Author, Arthur Ransome will be the subject of a talk to be held at the Hastings War Memorial Library of Friday 13 January at 5.30pm. He wrote numerous children’s novels and was surrounded by rumours that he acted as a British spy during the Russian Revolution.

“Many of us remember reading and loving the Swallows and Amazons books as children,” says Cheryl Paget, President of the Arthur Ransome Society of New Zealand. ”However, the talk will show there is more to Arthur Ransome than those novels. He wrote more than twenty-five other books, many related to his own life, experience and interests.”

Cheryl Paget says this presentation will be of interest to anyone who read Swallows and Amazons as a child, or is fascinated by the history of adventure stories for children since the 1930’s.

“If you have ever camped, fished, sailed, been bird spotting, visited the Lake District in England, the Highlands of Scotland or the Norfolk Broads of East Anglia, then this talk will appeal to you.”

Arthur Ransome was born in Leeds, England in 1884 and was educated in Windermere and Rugby. In 1902, Ransome abandoned a chemistry degree to become a publisher's office boy in London. He used this precarious existence to practice writing, producing several minor works before writing Bohemia in London (1907), a study of the city’s artistic scene and his first significant book.
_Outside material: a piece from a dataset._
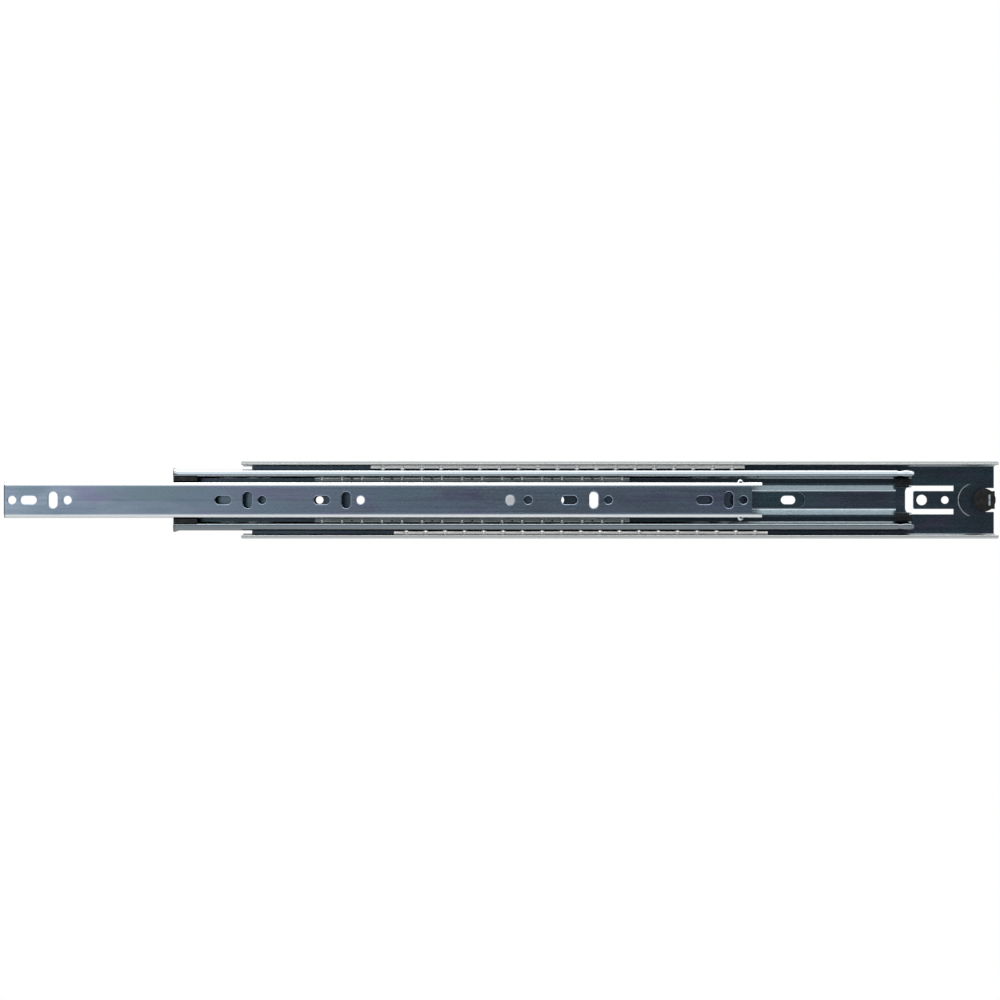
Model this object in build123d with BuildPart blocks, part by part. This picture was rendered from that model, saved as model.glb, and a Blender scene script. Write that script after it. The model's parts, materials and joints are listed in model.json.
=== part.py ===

An interest in folklore, together with a desire to escape an unhappy first marriage, led Ransome to St Petersburg, where he reported on the Russian Revolution. He knew many of the leading Bolsheviks, including Lenin, Radek, Trotsky and the latter's secretary, Evgenia Shvelpina. These contacts led to persistent but unproven accusations that he "spied" for both the Bolsheviks and Britain.

Entry to the talk is free and all are welcome.